One of the most difficult problems in astronomy is determining the distances to objects in the sky. There are four basic methods of determining distances: radar, parallax, standard candles, and the Hubble Law. Each of these methods is most useful at certain distances, with radar being useful nearby (for example, the Moon), and the Hubble Law being useful at the most distant scales. In this exercise, we investigate the use of parallax to determine distances. Even when observed with the largest telescopes, stars are still just points of light. Although we may be able to tell a lot about a star through its light, these observations do not give us a reference scale to use to measure their distances. We need to rely on a method with which you are actually already familiar: the parallax.

Let's see how the parallax of an object varies with distance.

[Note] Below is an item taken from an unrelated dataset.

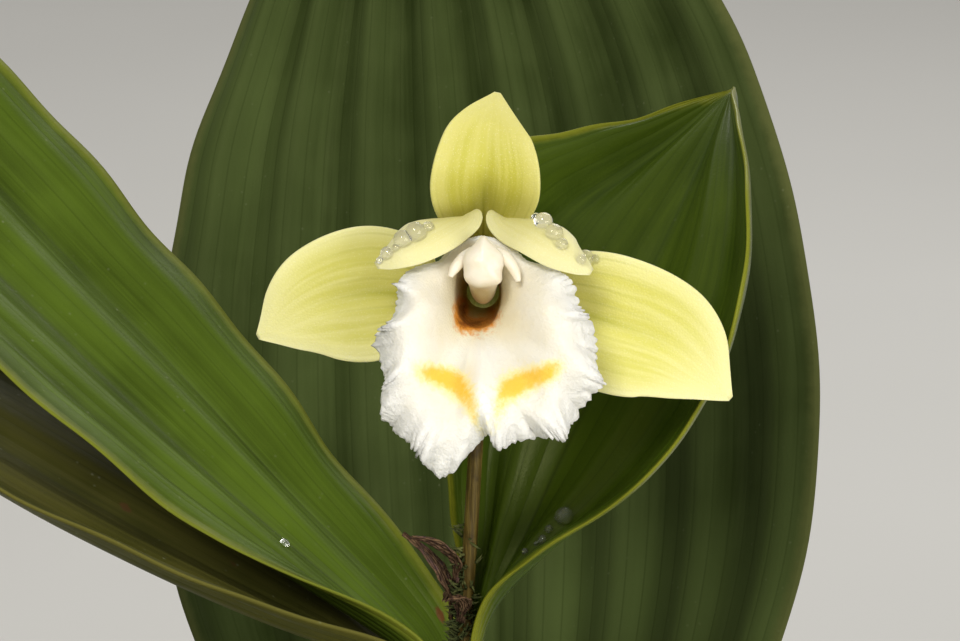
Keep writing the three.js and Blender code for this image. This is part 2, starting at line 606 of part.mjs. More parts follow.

- One partner takes the meterstick and places the pencil vertically at the 50 cm mark. The other partner places the "zero" end of the meterstick against her/his chin, holding it out horizontally. This partner then alternates opening and closing each eye, noting how the pencil moves against specific background objects.
- Have your partner move the pen half of the original distance (to 25 cm). When you alternate opening and closing each eye does the pen appear to move more or less than before? Try to quantify how much more or less (twice as much? one-third as much? etc.).
- Now, have your lab partner move the pen twice the original distance to you, to approximately the end of the meterstick. When you alternate opening and closing each eye does the pen appear to move more or less than before? Try to quantify how much more or less (twice as much? one-third times as much? etc.).

Here is a look at the approximate relationship between distance and parallax from a different viewpoint, from above the observer.

The distance

**d**is twice the distance_{2}**d**. Does it qualitatively appear that angle_{1}**a**is one-half of_{2}**a**?_{1}When the distance is large enough that the parallax

**angle**is very small, the parallax angle is proportional to the inverse of the distance (**1/d**). Conversely, if we can measure the parallax angle, we know that the distance to the object is proportional to the inverse of that angle.

There is a limit at which parallax becomes ineffective. This occurs when the parallax angle is so small that you can't see a change from one eye to the other. This distance is effectively infinity. You and your partner can find your personal infinity by taking the pencil farther and farther away from the observer until the parallax becomes undetectable.

One of you should take the role of "observer" while the other walks straight away, holding the pencil out at arm's length, stopping every meter or so. The observer should alternate opening and closing each eye as the partner stops. How far away are you from each other when the pencil stops moving relative to even more distant objects?

What can you determine about the usefulness of parallax at different distances?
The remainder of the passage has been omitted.